Our New Orleans: Benefit Album For Gulf Coast

V.A. / 2005 / CD

Our New Orleans: Benefit Album for Gulf Coast

 ハリケーン、カトリーナの被害救済のためのチャリティ・アルバム。以前に買った『Come Together Now』とはちがって、『われらのニューオーリンズ』というタイトルのとおり、こちらはニューオーリンズにゆかりのあるアーティストばかりが名を連ねている。アラン・トゥーサン、ドクター・ジョン、アーマ・トーマス、ダーティ・ダズン・ブラス・バンドなどのビッグネームに加えて、おもしろところではバーボン・ストリートの観光名物バンド、プリザベーション・ホール・ジャズ・バンドの演奏も収録されている。インナー・ジャケットの写真には水没した民家の写真や、ニューオーリンズ独特の葬列の写真が使われていたりする。
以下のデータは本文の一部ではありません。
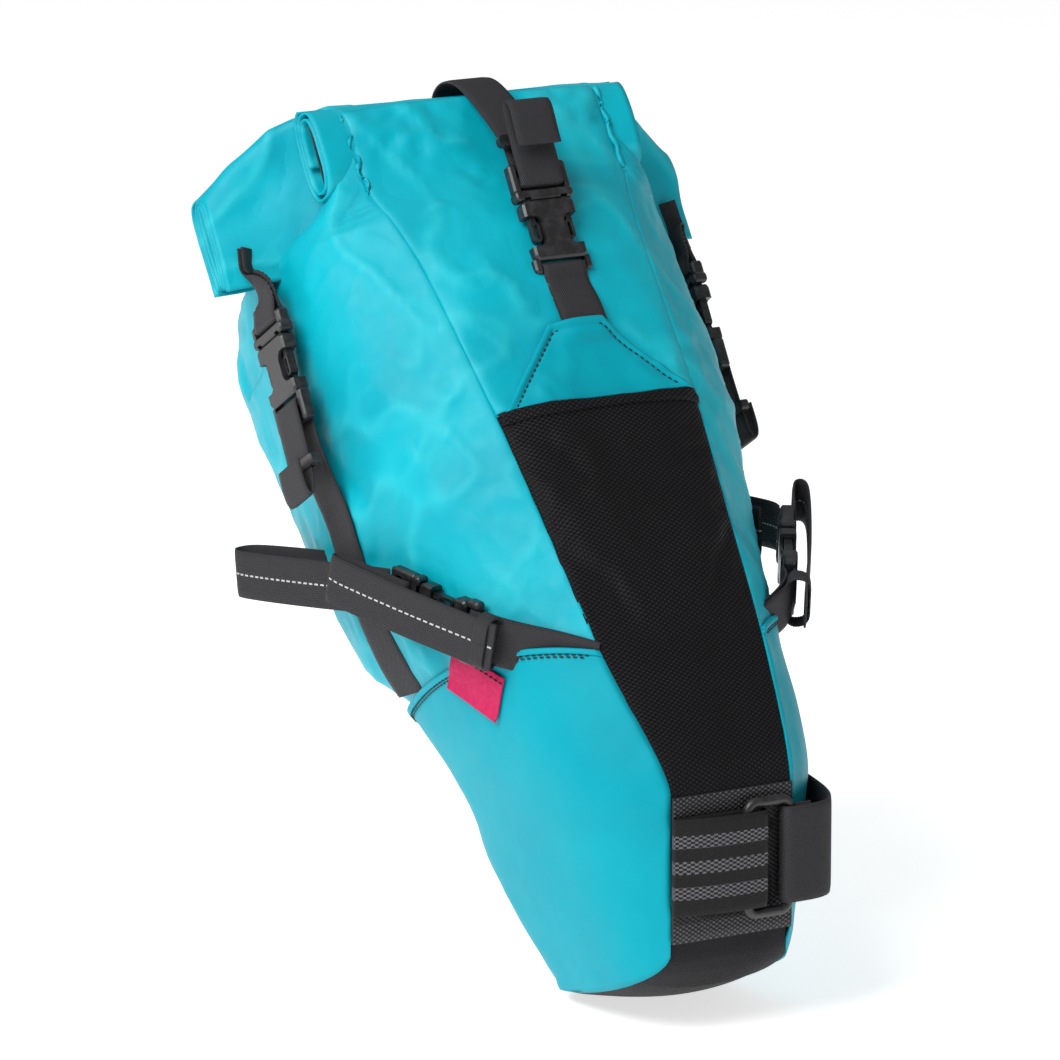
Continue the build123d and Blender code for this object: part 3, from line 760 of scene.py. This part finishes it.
def lay(points, out, tree, lift):
    """Points moved along out onto a surface, and lift above it."""
    points = np.asarray(points, float)
    out = unit(out)
    flat = points.reshape(-1, 3)
    lifts = np.broadcast_to(lift, points.shape[:-1]).ravel()
    laid = []
    last = 0.0
    for point, rise in zip(flat, lifts):
        hit = tree.ray_cast(Vector(point + out * REACH), Vector(-out))
        if hit[0] is not None:
            last = float((np.array(hit[0]) - point) @ out)
        laid.append(point + out * (last + rise))
    return np.array(laid).reshape(points.shape)


STITCH = 2.5
STITCH_GAP = 1.1
THREAD = 0.42


def stitch_row(name, line, out, body, thread, blend_up=False):
    """A row of topstitches along a line of points; each stitch is a short rounded stroke of thread."""
    line = np.asarray(line, float)
    length = arc_lengths(line[None], 1)[0]
    outs = np.broadcast_to(unit(out), line.shape)

    def at(distance):
        return (np.array([np.interp(distance, length, line[:, k]) for k in range(3)]),
                unit(np.array([np.interp(distance, length, outs[:, k]) for k in range(3)])))

    points = []
    faces = []
    profile = [(0, 0.25), (0.15, 0.8), (0.5, 1.0), (0.85, 0.8), (1, 0.25)]
    sides = 6
    start = 0.6
    while start + STITCH < length[-1]:
        low, up = at(start)
        high, _ = at(start + STITCH)
        side = unit(np.cross(high - low, up))
        first = len(points)
        for share, girth in profile:
            middle = low + (high - low) * share + up * THREAD * 0.6 * (girth - 0.4)
            for k in range(sides):
                angle = 2 * math.pi * k / sides
                points.append(middle + (side * math.cos(angle) + up * math.sin(angle)) * THREAD * girth)
        for ring in range(len(profile) - 1):
            for k in range(sides):
                a = first + ring * sides + k
                b = first + ring * sides + (k + 1) % sides
                faces.append((a, b, b + sides, a + sides))
        faces.append(tuple(first + k for k in reversed(range(sides))))
        faces.append(tuple(first + (len(profile) - 1) * sides + k for k in range(sides)))
        start += STITCH + STITCH_GAP
    obj = piece(name, points, faces, thread)
    if blend_up:
        stretch(obj)
    else:
        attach(obj, body)
    return obj


# ---------------------------------------------------------------- nose, wings, patch, label

WING_LIFT = 2.4
BOTTOM_DROP = 17.0


def bottom_drop(share):
    """How far the side's rounded bottom hangs below the lowest cross-section."""
    return BOTTOM_DROP * np.sin(math.pi * np.clip(share, 0, 1) ** 0.55) ** 0.6


def wing_grid(first, last, front_first):
    """The second layer over one side of the nose, from its rounded bottom to its arched top edge."""
    columns = np.linspace(first, last, 61)
    share = (columns - first) / (last - first)
    if not front_first:
        share = 1 - share
    top = WING_EDGE + 0.05 + 0.23 * np.sin(math.pi * share) ** 0.85
    base = resample(rest, columns, 1)
    normals = grid_normals(base)
    index_of = row_of(top)
    rows = []
    for step in np.linspace(0, 1, 60):
        row = []
        for k in range(len(columns)):
            at = np.array([step * index_of[k]])
            point = resample(base[:, k], at, 0)[0]
            normal = resample(normals[:, k], at, 0)[0]
            off = WING_LIFT * min(1, 6 * min(share[k], 1 - share[k]) + 0.35)
            stand = 5.0 * np.clip(share[k] - 0.55, 0, 1) * step ** 6
            row.append(point + normal * (off + stand))
        rows.append(row)
    grid = np.array(rows)
    drop = bottom_drop(share)
    narrow = 1 - 0.1 * drop / BOTTOM_DROP
    low = []
    for step in (1.0, 0.78, 0.52, 0.25):
        row = grid[0].copy()
        row[:, 2] -= drop * step
        row[:, 0] *= 1 + (narrow - 1) * step ** 1.5
        low.append(row)
    grid = np.concatenate([np.array(low), grid])
    near = seam_distance(grid)
    soft = noise(grid, 55, 21) * 1.1 + noise(grid, 24, 22) * 0.35
    along = arc_lengths(grid, 0)
    pucker = noise(np.stack([along, along * 0, grid[..., 0] * 0.02], -1), 11, 23) * np.exp(-near / 7)
    fade = 1 - np.exp(-near / 6)
    groove = 0.9 * np.exp(-(near / 1.8) ** 2)
    return grid + grid_normals(grid) * (soft * fade + 0.6 * pucker - groove)[..., None]


def make_wing(word, first, last, front_first):
    """One side's second layer of cloth by the nose, with its hem and stitching."""
    grid = wing_grid(first, last, front_first)
    obj = cloth_piece(f"wing_{word}_cloth", grid, TAUT, 1.2)
    declare(obj, "bag", "main_fabric", f"wing_{word}")
    normals = grid_normals(grid)
    top = grid[-1] + normals[-1] * 0.2
    down = unit(grid[-6] - grid[-1])
    fold = np.stack([top + down * 3.2 - normals[-1] * 0.2, top + down * 3.0 + normals[-1] * 0.8,
                     top + down * 0.6 + normals[-1] * 0.9, top - down * 0.3 + normals[-1] * 0.1,
                     top - down * 0.3 - normals[-1] * 1.6])
    fold = resample(fold, np.linspace(0, 4, 13), 0)
    hem = cloth_piece(f"wing_{word}_hem", fold, TAUT, 0.5)
    declare(hem, "bag", "main_fabric")
    for index, depth in enumerate((3.6, 5.2)):
        line = top + down * depth + normals[-1] * 0.25
        stitch_row(
            f"wing_{word}_stitch_{index}", line[2:-2], normals[-1][2:-2], "bag", BLACK_THREAD)
    return grid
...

ニューオーリンズが好きな人なら持っていてもいいと思う。
(May 28, 2006)

Collaborations

Sinead O'Connor / 2005 / CD

Collaborations

 シンニード・オコーナーが他のアーティストとコラボレートした楽曲を集めたコンピレーション。これほどたくさんのコラポレーションがあるとは知らなかった。それに共演しているアーティストの豪華なこと。U2、マッシヴ・アタック、エイジアン・ダブ・ファウンデーション、ザ・ザ、ピーター・ガブリエル、モービー、等々。どれだけ彼女がボーカリストとして高い評価を受けているのか、よくわかる。個人的にはザ・ザの "Kingdom of Rain" 以外は知らない曲ばっかりで、お得な一枚だった。